◆ PROBLEM TO SOLVE ◆
Copy out each line of the material below that holds the string "joints".

/---

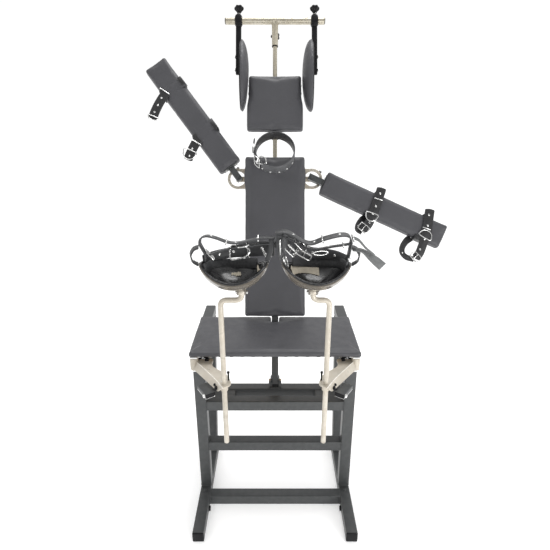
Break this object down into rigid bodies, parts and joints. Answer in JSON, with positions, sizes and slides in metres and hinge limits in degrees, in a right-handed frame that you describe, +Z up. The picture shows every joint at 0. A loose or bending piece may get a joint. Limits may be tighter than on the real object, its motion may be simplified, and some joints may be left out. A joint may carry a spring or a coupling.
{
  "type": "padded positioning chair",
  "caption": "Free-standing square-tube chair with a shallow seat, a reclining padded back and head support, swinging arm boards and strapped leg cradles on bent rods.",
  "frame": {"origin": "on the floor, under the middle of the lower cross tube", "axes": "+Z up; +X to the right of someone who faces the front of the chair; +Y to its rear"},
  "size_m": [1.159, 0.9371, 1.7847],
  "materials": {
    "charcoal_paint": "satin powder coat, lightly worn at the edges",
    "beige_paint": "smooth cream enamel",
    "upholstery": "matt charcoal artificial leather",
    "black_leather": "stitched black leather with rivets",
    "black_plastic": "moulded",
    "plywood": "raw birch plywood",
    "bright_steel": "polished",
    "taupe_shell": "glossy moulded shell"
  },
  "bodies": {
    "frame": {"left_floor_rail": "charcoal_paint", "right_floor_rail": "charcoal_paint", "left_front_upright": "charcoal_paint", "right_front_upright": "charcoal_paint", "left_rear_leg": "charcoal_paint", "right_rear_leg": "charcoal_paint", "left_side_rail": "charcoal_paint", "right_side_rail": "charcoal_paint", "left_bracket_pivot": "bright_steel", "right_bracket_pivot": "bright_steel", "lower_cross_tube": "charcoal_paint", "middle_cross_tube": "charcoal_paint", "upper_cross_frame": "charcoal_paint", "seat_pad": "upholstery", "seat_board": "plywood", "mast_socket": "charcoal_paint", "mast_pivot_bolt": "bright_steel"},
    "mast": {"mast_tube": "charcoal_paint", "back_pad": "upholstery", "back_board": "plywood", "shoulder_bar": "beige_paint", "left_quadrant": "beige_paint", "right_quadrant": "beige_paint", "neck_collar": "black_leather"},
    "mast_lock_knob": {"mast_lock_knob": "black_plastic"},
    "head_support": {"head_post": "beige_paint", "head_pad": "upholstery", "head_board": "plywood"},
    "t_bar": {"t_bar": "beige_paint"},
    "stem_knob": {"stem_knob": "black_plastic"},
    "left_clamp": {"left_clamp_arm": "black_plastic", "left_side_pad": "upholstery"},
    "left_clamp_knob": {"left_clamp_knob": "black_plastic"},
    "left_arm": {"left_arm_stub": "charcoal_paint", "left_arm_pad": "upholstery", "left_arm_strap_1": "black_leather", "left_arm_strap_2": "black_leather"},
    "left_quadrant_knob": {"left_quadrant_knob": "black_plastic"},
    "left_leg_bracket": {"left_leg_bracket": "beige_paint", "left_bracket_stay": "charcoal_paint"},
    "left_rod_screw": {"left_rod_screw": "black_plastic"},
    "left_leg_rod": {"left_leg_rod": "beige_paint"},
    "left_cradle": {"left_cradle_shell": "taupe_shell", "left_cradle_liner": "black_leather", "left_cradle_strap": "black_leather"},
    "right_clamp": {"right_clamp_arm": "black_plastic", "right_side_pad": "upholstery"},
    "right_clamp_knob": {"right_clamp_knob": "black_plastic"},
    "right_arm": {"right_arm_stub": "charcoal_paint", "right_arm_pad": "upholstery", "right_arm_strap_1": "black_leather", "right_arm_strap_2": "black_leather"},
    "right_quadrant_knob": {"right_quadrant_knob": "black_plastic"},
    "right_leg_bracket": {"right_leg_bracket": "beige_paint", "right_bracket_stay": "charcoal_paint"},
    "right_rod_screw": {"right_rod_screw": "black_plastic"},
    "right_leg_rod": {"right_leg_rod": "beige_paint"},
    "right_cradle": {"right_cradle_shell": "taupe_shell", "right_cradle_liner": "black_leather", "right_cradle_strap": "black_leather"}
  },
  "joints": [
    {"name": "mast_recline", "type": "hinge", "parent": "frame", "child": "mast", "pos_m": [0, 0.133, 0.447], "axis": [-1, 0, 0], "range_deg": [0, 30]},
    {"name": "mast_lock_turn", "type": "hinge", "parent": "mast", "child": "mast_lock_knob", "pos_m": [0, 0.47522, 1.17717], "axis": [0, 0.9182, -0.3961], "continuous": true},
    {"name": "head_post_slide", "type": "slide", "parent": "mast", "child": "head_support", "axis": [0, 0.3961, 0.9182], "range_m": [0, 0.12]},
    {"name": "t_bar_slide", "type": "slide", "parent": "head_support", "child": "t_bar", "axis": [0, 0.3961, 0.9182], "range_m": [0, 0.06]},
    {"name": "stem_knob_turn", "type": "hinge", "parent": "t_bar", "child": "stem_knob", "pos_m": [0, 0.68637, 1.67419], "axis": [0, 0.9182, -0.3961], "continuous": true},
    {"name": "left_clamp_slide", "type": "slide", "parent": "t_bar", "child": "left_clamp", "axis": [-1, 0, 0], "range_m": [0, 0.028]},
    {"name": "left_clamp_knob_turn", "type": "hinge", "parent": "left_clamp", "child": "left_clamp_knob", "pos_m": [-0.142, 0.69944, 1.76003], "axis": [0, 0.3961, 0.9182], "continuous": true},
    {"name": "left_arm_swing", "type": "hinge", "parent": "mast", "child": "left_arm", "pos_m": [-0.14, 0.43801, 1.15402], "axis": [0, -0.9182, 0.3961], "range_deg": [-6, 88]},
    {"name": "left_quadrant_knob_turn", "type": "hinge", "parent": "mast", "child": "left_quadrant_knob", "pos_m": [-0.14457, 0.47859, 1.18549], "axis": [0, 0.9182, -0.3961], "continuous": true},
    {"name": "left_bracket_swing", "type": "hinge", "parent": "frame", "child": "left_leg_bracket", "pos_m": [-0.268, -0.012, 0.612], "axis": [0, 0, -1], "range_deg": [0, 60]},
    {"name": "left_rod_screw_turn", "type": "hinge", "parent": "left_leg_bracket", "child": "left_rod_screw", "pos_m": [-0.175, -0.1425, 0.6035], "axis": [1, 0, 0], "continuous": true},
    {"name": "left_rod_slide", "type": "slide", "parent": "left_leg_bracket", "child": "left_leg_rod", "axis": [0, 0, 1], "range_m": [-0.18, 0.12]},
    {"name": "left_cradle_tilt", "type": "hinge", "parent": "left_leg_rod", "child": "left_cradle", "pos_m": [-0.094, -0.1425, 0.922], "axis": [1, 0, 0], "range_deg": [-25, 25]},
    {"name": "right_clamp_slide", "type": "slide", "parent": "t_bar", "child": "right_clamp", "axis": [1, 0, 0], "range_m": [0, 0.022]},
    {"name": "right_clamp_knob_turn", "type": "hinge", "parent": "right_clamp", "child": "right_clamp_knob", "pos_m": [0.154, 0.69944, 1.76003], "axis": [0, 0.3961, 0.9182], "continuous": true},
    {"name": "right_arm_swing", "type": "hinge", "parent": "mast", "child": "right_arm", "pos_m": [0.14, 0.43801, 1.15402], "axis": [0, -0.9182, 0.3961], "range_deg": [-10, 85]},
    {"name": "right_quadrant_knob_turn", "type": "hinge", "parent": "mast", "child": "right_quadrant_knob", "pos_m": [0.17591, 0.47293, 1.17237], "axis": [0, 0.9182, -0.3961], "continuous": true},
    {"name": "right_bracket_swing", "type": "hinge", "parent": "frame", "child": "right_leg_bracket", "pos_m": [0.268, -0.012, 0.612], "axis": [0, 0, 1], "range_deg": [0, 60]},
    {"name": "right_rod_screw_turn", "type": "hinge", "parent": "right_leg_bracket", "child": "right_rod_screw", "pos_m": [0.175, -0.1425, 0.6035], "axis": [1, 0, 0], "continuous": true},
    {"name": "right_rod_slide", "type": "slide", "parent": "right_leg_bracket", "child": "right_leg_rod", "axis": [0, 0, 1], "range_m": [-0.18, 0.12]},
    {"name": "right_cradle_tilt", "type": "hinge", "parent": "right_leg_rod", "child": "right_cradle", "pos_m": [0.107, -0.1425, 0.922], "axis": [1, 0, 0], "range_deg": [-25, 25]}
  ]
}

\---

◆ ANSWER ◆
Break this object down into rigid bodies, parts and joints. Answer in JSON, with positions, sizes and slides in metres and hinge limits in degrees, in a right-handed frame that you describe, +Z up. The picture shows every joint at 0. A loose or bending piece may get a joint. Limits may be tighter than on the real object, its motion may be simplified, and some joints may be left out. A joint may carry a spring or a coupling.
  "joints": [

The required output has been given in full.